There are possibly subtle mistakes that I could not recognize in below attempt. Could you please have a check on it?
We argue by induction on $k \ge 2$: assume that the result holds up to order $(k-1)$.
Consider the Hilbert space $H_1 = D(A^{k-1})$ equipped with the inner product $\langle \cdot, \cdot \rangle_{D(A^{k-1})}$. Then the operator $A_1 :D(A_1) \subset H_1 \to H_1$ defined by $$ \begin{cases} D(A_1) &= D(A^k), \\ A_1 u &= Au, \end{cases} $$ is maximal monotone.
We have $u_0 \in D(A_1)$. We apply Theorem 7.4 to the operator $A_1$ in the space $H_1$, we see that there is a unique function $$ u \in C^1([0,+\infty) ; H_1) \cap C([0,+\infty) ; D(A_1)) $$ such that $$ \begin{cases} \frac{d u}{d t}+A u &= 0 \quad \text{on} \quad [0,+\infty), \\ u(0) &= u_0. \end{cases} \tag{1} $$
Notice that $H_1 \subset H$ and $D(A_1) \subset D(A)$. Then $$ u \in C^1([0,+\infty) ; H) \cap C([0,+\infty) ; D(A)) $$
It follows from (1) that $u$ satisfies $(*)$. By uniqueness, $u$ is the solution of $(*)$.

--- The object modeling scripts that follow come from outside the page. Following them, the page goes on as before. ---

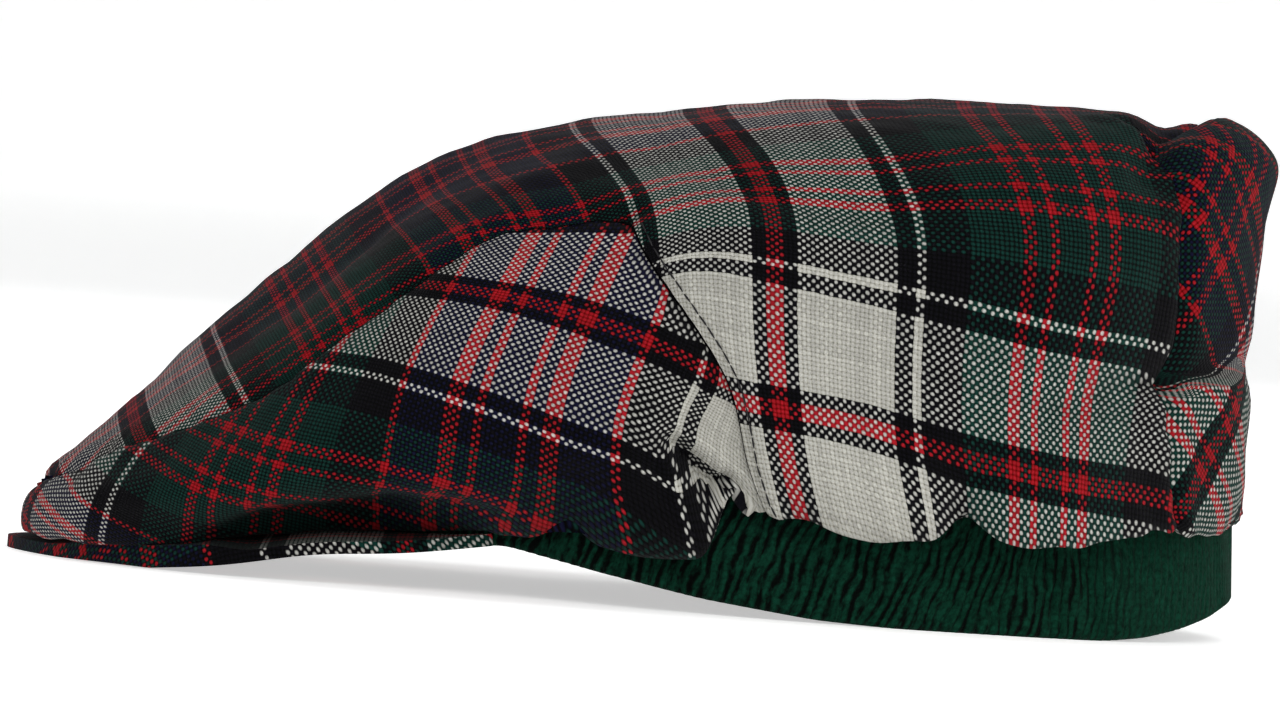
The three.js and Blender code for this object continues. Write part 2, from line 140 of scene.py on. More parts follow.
# Finer creases, which only the cloth here has: path in pixels of the photograph, half width and depth
# inwards in millimetres. A crest has a negative depth.
CREASES = (
    (((664, 458), (680, 500), (698, 548)), 2.8, -1.6),
    (((675, 449), (698, 473), (725, 503)), 2.2, 4.8),
    (((672, 444), (664, 436)), 1.6, 1.6),
    (((692, 441), (724, 466), (750, 494), (766, 507)), 3.2, -2.0),
    (((1052, 414), (1100, 398), (1156, 386)), 2.2, 1.5),
    (((1050, 402), (1100, 386), (1154, 374)), 3.0, -0.8),
    (((1168, 388), (1210, 378), (1250, 364)), 2.2, 0.8),
    (((1172, 402), (1215, 394), (1246, 384)), 3.4, -1.2),
    (((962, 530), (968, 505), (985, 478)), 3.0, 2.2),
    (((940, 540), (950, 505)), 3.2, -0.9),
    (((195, 520), (260, 500), (340, 482), (430, 475), (490, 484)), 3.6, -1.2),
    (((76, 470), (92, 455), (112, 447)), 1.3, 0.9),
    (((84, 478), (104, 462), (126, 454)), 1.3, -0.7),
    (((66, 480), (80, 470)), 1.2, 0.8),
    (((706, 160), (752, 186), (800, 196), (868, 210)), 3.0, 1.2),
    (((640, 232), (662, 262), (690, 312)), 2.2, -0.5),
    (((1165, 300), (1185, 250), (1182, 205)), 3.6, 1.3),
    (((1162, 124), (1166, 150), (1180, 185)), 3.0, 1.6),
    (((610, 400), (625, 440), (640, 500)), 5.0, 0.8),
    (((1170, 450), (1180, 490), (1178, 520)), 3.2, -1.0),
)

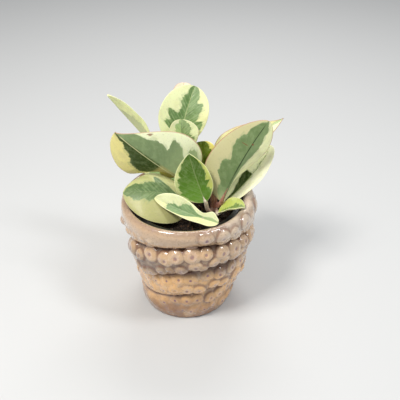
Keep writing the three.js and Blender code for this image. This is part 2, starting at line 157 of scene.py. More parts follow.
# %% Floor and lights
def area_light(name, place, target, size, power, colour=(1, 1, 1)):
    light = bpy.data.lights.new(name, "AREA")
    light.shape, light.size, light.size_y = "RECTANGLE", size[0], size[1]
    light.energy, light.color = power, colour
    lamp = in_scene(name, light)
    lamp.location = place
    lamp.rotation_euler = (Vector(target) - Vector(place)).to_track_quat("-Z", "Y").to_euler()


area_light("window", (-0.4, -0.35, 0.95), (0, 0, 0.1), (0.3, 0.22), 8.0, (1, 0.98, 0.95))
area_light("side_window", (0.5, -0.2, 0.9), (0, 0, 0.1), (0.16, 0.3), 3.5, (0.95, 0.97, 1))
area_light("back", (0.1, 0.7, 1.0), (0, 0, 0.12), (0.6, 0.4), 5.0)

world = bpy.data.worlds.new("studio")
world.use_nodes = True
sky = {"Color": (0.93, 0.96, 1, 1), "Strength": 0.36}
fill(world.node_tree, world.node_tree.nodes["Background"], sky)
bpy.context.scene.world = world

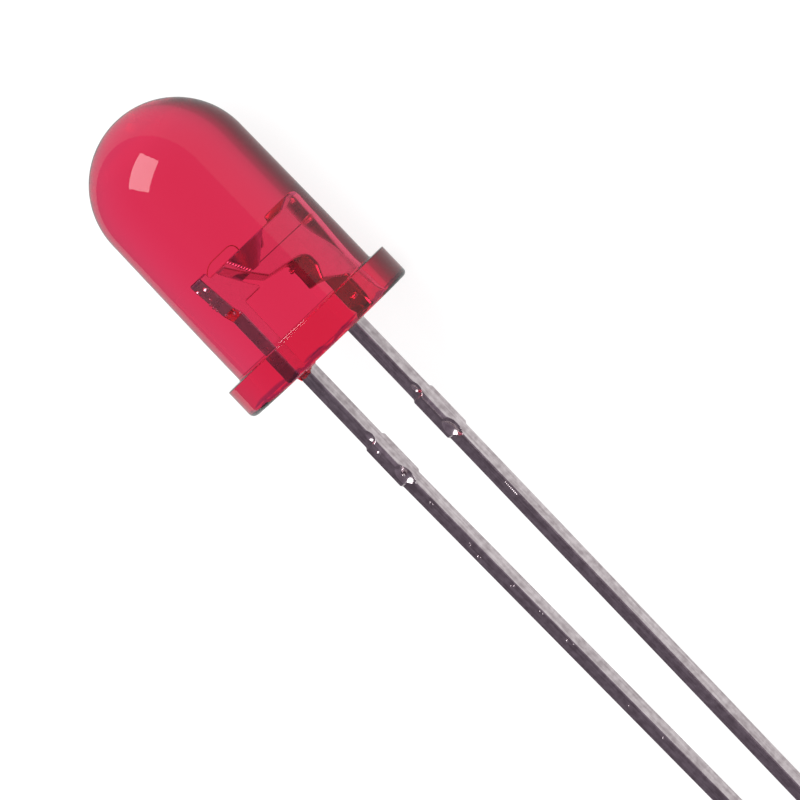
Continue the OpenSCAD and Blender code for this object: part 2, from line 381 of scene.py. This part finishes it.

Since $A \in \mathcal L(H_1, H)$ and $u \in C ([0, +\infty); H_1)$, we get $Au \in C^1 ([0, +\infty); H)$ and $$ \frac{d}{dt} (A u) = A \left (\frac{d u}{dt} \right ) \quad \text{on} \quad [0, +\infty). $$
By $(*)$, $\frac{d u}{d t} \in C^1 ([0, +\infty); H)$ and thus $u \in C^2 ([0, +\infty); H)$. Also, $$ \frac{d}{dt} \left (\frac{d u}{d t} \right )+A \left (\frac{d u}{dt} \right )=0 \quad \text{on} \quad [0,+\infty). $$
Let $$ v :=\frac{d u}{d t}. $$
We have just shown above that $$ v \in C^1 ([0, +\infty); H) \cap C([0, +\infty); H_1), $$ and $$ \begin{cases} \frac{d v}{d t}+A v &= 0 \quad \text{on} \quad [0,+\infty), \\ v(0) &= -A u_0. \end{cases} $$
Then $v$ is the solution of $(*)$ with the initial data $v(0) = -A u_0$. By inductive hypothesis, $$ v \in C^{k-1-j} ([0,+\infty) ; D (A^j)) \quad \forall j=0,1, \ldots, k-1. \tag{2} $$
This implies $$ u \in C^{k-j} ([0,+\infty) ; D (A^j)) \quad \forall j=0,1, \ldots, k-1. $$
It remains to check that $$ u \in C ([0,+\infty) ; D(A^k)). \tag{3} $$
Applying (2) with $\ell=k-1$, we get $$ \frac{du}{dt} \in C ([0,+\infty) ; D(A^{k-1})). $$
Then by $(*)$, $$ Au \in C ([0,+\infty) ; D(A^{k-1})). $$
Notice that $$ |v|_{D(A^k)}^2 = |v|^2 + |Av|_{D(A^{k-1})}^2 \quad \forall v \in D(A^k). $$
Then (3) follows. This completes the proof.